Afrigator Albino Kangaroo: August 2008

Monday, August 25, 2008

Albino Kangaroo: Pleasure and Pain

Thank God I enjoy what I do. Although life is always full of Sticks and Carrots, a new business is the ultimate case study.

Let’s take these current couple of days as an example:

I am currently in Durban for the Tourism Indaba, which is a big deal for young fledgling Mobiguide. Now, I am not sure if you know Durban, but it as a balmy beachy tropical place with amazing lush greenery and awesome diving.

There are a scary amount of stunning beaches and the ocean, especially in summer, is almost the temperature of bath water! The weather is lovely, a lot of people have flown in from overseas and are in a pretty good mood, and finally, most of the business is meant to be conducted at ‘beach parties’ and cocktail evenings at local swish hotels and restaurants.

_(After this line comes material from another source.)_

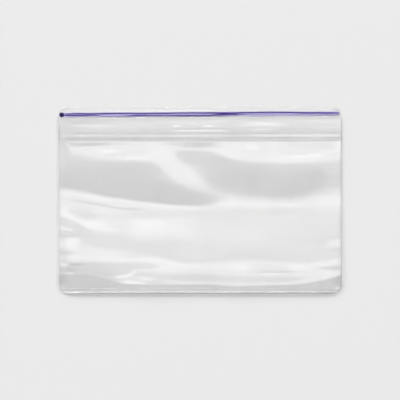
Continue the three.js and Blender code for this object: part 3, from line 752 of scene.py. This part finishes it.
def drawn_finish(name, groups, lines, gloss, depth):
    """A new material with faint drawn lines, its shader, and the node that makes the lines.

    lines is how many there are per mm and how long they are, gloss the least and the most roughness, and
    depth the height of the lines, all lengths in mm.
    """
    material = bpy.data.materials.new(name)
    material.use_nodes = True
    tree = material.node_tree
    shader = tree.nodes["Principled BSDF"]
    shader.inputs["IOR"].default_value = 1.5
    per_mm, length = lines
    smoothest, dullest = gloss
    values = {"Lines Per mm": per_mm, "Length mm": length}
    drawn = node(tree, "ShaderNodeGroup", (-900, 200), values, node_tree=groups["drawn"])
    rough = node(tree, "ShaderNodeMapRange", (-600, 200), {"To Min": smoothest, "To Max": dullest})
    bump = node(tree, "ShaderNodeBump", (-600, 0), {"Strength": 1.0, "Distance": depth * MM})
    link = tree.links.new
    link(drawn.outputs["Dull"], rough.inputs[0])
    link(rough.outputs[0], shader.inputs["Roughness"])
    link(drawn.outputs["Height"], bump.inputs["Height"])
    link(bump.outputs["Normal"], shader.inputs["Normal"])
    return material, shader, drawn


def clear_plastic(name, groups, color, mirror, gloss, lines, depth, head_on, body=0.0, glance=0.9):
    """Clear plastic: mostly seen through, mirroring more at a glance, with faint drawn lines.

    head_on, body and glance say how much light one face stops, and mirror how much of that it mirrors.
    """
    material, shader, _ = drawn_finish(name, groups, lines, gloss, depth)
    tree = material.node_tree
    shader.inputs["Base Color"].default_value = (*color, 1)
    shader.inputs["Metallic"].default_value = mirror
    facing = node(tree, "ShaderNodeLayerWeight", (-900, -200), {"Blend": 0.5})
    stops = {"Head On": head_on, "Body": body, "Glance": glance}
    clarity = node(tree, "ShaderNodeGroup", (-600, -200), stops, node_tree=groups["clarity"])
    tree.links.new(facing.outputs["Facing"], clarity.inputs["Facing"])
    tree.links.new(clarity.outputs["Alpha"], shader.inputs["Alpha"])
    return material


def coloured(name, groups, dark, light, alpha, mirror=0.1):
    """A coloured finish, darker and lighter along the drawn lines. alpha is what one face stops of light."""
    material, shader, drawn = drawn_finish(name, groups, lines=(3.0, 18.0), gloss=(0.18, 0.34), depth=0.03)
    tree = material.node_tree
    shader.inputs["Specular IOR Level"].default_value = mirror
    shader.inputs["Alpha"].default_value = alpha
    shade = node(tree, "ShaderNodeMix", (-400, 300), {"A": (*dark, 1), "B": (*light, 1)}, data_type="RGBA")
    tree.links.new(drawn.outputs["Height"], shade.inputs["Factor"])
    tree.links.new(shade.outputs["Result"], shader.inputs["Base Color"])
    return material


def use_on_node(name, material):
    """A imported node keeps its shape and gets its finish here."""
    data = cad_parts[name].data
    data.materials.clear()
    data.materials.append(material)


# ---- Table, light and camera ----

TABLE_REACH = 60.0
TABLE_Z = -0.05  # in mm, so that no face of the bag lies in the table's plane
TABLE_SHADE = 0.361
ROOM_SHADE = 0.25
LIGHT_HEIGHT = 18.0
LIGHT_STRENGTH = 4.1
SOFTBOX_SIDE, SOFTBOX_NEAR, SOFTBOX_FAR = 1.3, -0.15, 1.0  # its edges, in shares of its height
GLOW_RISES, GLOW_FADES = (-0.15, 0.19), (0.5, 1.0)  # from and to in Y, in the same shares
WINDOW_AT = (-9.0, 22.5, 18.2)
WINDOW_SIZE = (20.0, 25.0)
WINDOW_POWER = 38050
LENS_MM, SENSOR_MM = 400, 36
CAMERA_HEIGHT = 2.8228  # above the film, which is about 2 mm above the table
CAMERA_Y = -0.16  # in mm


def make_table():
    """A wide, plain, pale table, just below the bag."""
    mesh = bpy.data.meshes.new("table")
    far = TABLE_REACH
    mesh.from_pydata([(-far, -far, 0), (far, -far, 0), (far, far, 0), (-far, far, 0)], [], [(0, 1, 2, 3)])
    table = bpy.data.objects.new("table", mesh)
    table.location.z = TABLE_Z * MM
    bpy.context.scene.collection.objects.link(table)
    material = bpy.data.materials.new("pale_table")
    material.use_nodes = True
    shader = material.node_tree.nodes["Principled BSDF"]
    shader.inputs["Base Color"].default_value = (TABLE_SHADE, TABLE_SHADE, TABLE_SHADE, 1)
    shader.inputs["Roughness"].default_value = 1.0
    shader.inputs["Specular IOR Level"].default_value = 0.0
    mesh.materials.append(material)


def make_softbox():
    """A wide soft light over the mouth's side, whose glow fades out around straight above."""
    mesh = bpy.data.meshes.new("softbox")
    reach, near_y, far_y = (LIGHT_HEIGHT * share for share in (SOFTBOX_SIDE, SOFTBOX_NEAR, SOFTBOX_FAR))
    corners = [(-reach, near_y, 0), (-reach, far_y, 0), (reach, far_y, 0), (reach, near_y, 0)]
    mesh.from_pydata(corners, [], [(0, 1, 2, 3)])
    softbox = bpy.data.objects.new("softbox", mesh)
    softbox.location.z = LIGHT_HEIGHT
    bpy.context.scene.collection.objects.link(softbox)
    softbox.visible_camera = False
    material = bpy.data.materials.new("softbox_cloth")
    material.use_nodes = True
    tree = material.node_tree
    tree.nodes.remove(tree.nodes["Principled BSDF"])
    glow = node(tree, "ShaderNodeEmission", (0, 0))
    place = node(tree, "ShaderNodeNewGeometry", (-900, 0))
    axes = node(tree, "ShaderNodeSeparateXYZ", (-700, 0))
    low, high = (LIGHT_HEIGHT * share for share in GLOW_RISES)
    near = node(tree, "ShaderNodeMapRange", (-500, 100), {
        "From Min": low, "From Max": high, "To Min": 0, "To Max": LIGHT_STRENGTH,
    }, interpolation_type="SMOOTHSTEP")
    low, high = (LIGHT_HEIGHT * share for share in GLOW_FADES)
    far = node(tree, "ShaderNodeMapRange", (-500, -200), {
        "From Min": low, "From Max": high, "To Min": 1, "To Max": 0,
    }, interpolation_type="SMOOTHSTEP")
    both = node(tree, "ShaderNodeMath", (-200, 0), operation="MULTIPLY")
    link = tree.links.new
    link(place.outputs["Position"], axes.inputs[0])
    link(axes.outputs[1], near.inputs[0])
    link(axes.outputs[1], far.inputs[0])
    link(near.outputs[0], both.inputs[0])
    link(far.outputs[0], both.inputs[1])
    link(both.outputs[0], glow.inputs["Strength"])
    link(glow.outputs[0], tree.nodes["Material Output"].inputs["Surface"])
    mesh.materials.append(material)


def make_window():
    """A lower light from the mouth's side, which gives the fold its shadow."""
    lamp = bpy.data.lights.new("window", "AREA")
    lamp.energy = WINDOW_POWER
    lamp.shape = "RECTANGLE"
    lamp.size, lamp.size_y = WINDOW_SIZE
    window = bpy.data.objects.new("window", lamp)
    window.location = WINDOW_AT
    window.rotation_euler = mathutils.Vector(WINDOW_AT).to_track_quat("Z", "Y").to_euler()
    bpy.context.scene.collection.objects.link(window)


def make_room():
    """Dim grey walls, plain colours, and enough steps through layers of clear film."""
    scene = bpy.context.scene
    scene.world = bpy.data.worlds.new("room")
    scene.world.use_nodes = True
    walls = scene.world.node_tree.nodes["Background"]
    walls.inputs["Color"].default_value = (ROOM_SHADE, ROOM_SHADE, ROOM_SHADE, 1)
    scene.view_settings.view_transform = "Standard"
    scene.cycles.transparent_max_bounces = 40


def make_camera():
    """Straight above, on a long lens, with 254 mm of table across the picture."""
    lens = bpy.data.cameras.new("camera")
    lens.lens, lens.sensor_width = LENS_MM, SENSOR_MM
    lens.clip_end = 100
    camera = bpy.data.objects.new("camera", lens)
    camera.location = (0, CAMERA_Y * MM, CAMERA_HEIGHT + 2 * MM)
    bpy.context.scene.collection.objects.link(camera)
    bpy.context.scene.camera = camera


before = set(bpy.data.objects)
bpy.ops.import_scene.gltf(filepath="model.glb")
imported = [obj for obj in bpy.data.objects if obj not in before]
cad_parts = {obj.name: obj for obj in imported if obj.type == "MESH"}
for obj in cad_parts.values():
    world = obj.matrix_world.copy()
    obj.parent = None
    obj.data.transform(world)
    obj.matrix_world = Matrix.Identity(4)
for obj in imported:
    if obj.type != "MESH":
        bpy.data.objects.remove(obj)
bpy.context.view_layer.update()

groups = {"clarity": film_clarity_group(), "drawn": drawn_plastic_group()}
fine_lines, zip_lines = (1.2, 30), (2, 25)
film = clear_plastic(
    "clear_film", groups, color=(0.71, 0.71, 0.71), mirror=1.0, gloss=(0.06, 0.12), lines=fine_lines,
    depth=0.004, head_on=0.0525)
# left weld: a faint grey bead finish that also paints soft shade along the left edge, where the bead reaches
# past the film
weld_and_soft_edge_shade = clear_plastic(
    "weld_and_soft_edge_shade", groups, color=(0.3, 0.3, 0.3), mirror=0.2, gloss=(0.3, 0.4), lines=fine_lines,
    depth=0.01, head_on=0.02, body=0.025, glance=0.2)
# right weld: a denser, darker copy of the weld finish, painted shade for the side away from the light
weld_and_dark_edge_shade = clear_plastic(
    "weld_and_dark_edge_shade", groups, color=(0.3, 0.3, 0.31), mirror=0.2, gloss=(0.25, 0.35), lines=fine_lines,
    depth=0.01, head_on=0.04, body=0.05, glance=0.25)
# the fold's crease: dark grey partly from the doubled film, partly painted contact shade at the fold's edge
crease = clear_plastic(
    "creased_film_and_contact_shade", groups, color=(0.2, 0.2, 0.21), mirror=0.1, gloss=(0.35, 0.45), lines=zip_lines,
    depth=0.004, head_on=0.05, body=0.2, glance=0.3)
clear_zip = clear_plastic(
    "clear_zip_plastic", groups, color=(0.66, 0.66, 0.67), mirror=0.6, gloss=(0.1, 0.2), lines=zip_lines,
    depth=0.01, head_on=0.02)
violet = coloured("violet_plastic", groups, (0.025, 0.014, 0.088), (0.052, 0.028, 0.15), 0.9)
melted_violet = coloured(
    "melted_violet_plastic", groups, (0.008, 0.006, 0.03), (0.016, 0.011, 0.05), 0.97, mirror=0.08)
pale_violet = coloured("pale_violet_plastic", groups, (0.1, 0.05, 0.6), (0.15, 0.09, 0.72), 0.06)
# pale violet flange: partly the strip's bled edge, partly painted violet tint over its shadow
flange_and_shadow_tint = coloured("violet_flange_and_shadow_tint", groups, (0.17, 0.13, 0.62), (0.23, 0.18, 0.7), 0.072)
pale_speck = coloured("pale_speck", groups, (0.7, 0.7, 0.7), (0.8, 0.8, 0.8), 0.9, mirror=0.3)
dark_speck = coloured("dark_speck", groups, (0.04, 0.04, 0.04), (0.08, 0.08, 0.08), 0.9, mirror=0.3)

heights = Film()
make_front_film(heights, film)
make_back_film(heights, film)
# the left bead lies partly past the film's edge, where its grey paints soft edge shade
make_side_weld("side_weld_left", side=-1, out=0.3, size=(1.25, 0.07), film=heights, material=weld_and_soft_edge_shade)
make_side_weld("side_weld_right", side=1, out=0.12, size=(0.3, 0.14), film=heights, material=weld_and_dark_edge_shade)
make_fold_crease(crease)
make_speck("speck_pale", at=(25.95, 13.5), size=(0.5, 0.34), film=heights, material=pale_speck)
make_speck("speck_dark", at=(27.3, 13.5), size=(0.46, 0.3), film=heights, material=dark_speck)
make_violet_zip(pale_violet, violet, flange_and_shadow_tint, melted_violet)
use_on_node("lower_zip_channel", clear_zip)
use_on_node("lower_zip_rib", clear_zip)

make_table()
make_softbox()
make_window()
make_room()
make_camera()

Sounds fun, it is I suppose. However, Indaba is the biggest trade fair in Africa and the concentration of wealth available for my new little company in the form of deals, barters, relationships, and promotions is staggering. So, pleasure and pain, fun and work, here comes the hard part.

Every time I am having ‘fun’ I am not talking to someone about ‘business’. Who knows if the next person I speak to will be mobiguide’s angel in waiting. If I make the effort of visiting one more stand although my feet are about to fall off, is that going to be the one?

What’s worse at an exhibition is that it lasts four whole days! And you need to be able to speak to someone on the afternoon of day 4 with the same amount of passion, excitement, and energy that you did at the start of day 1 or you might as well have gone home. They should do courses on advanced extreme smiling techniques.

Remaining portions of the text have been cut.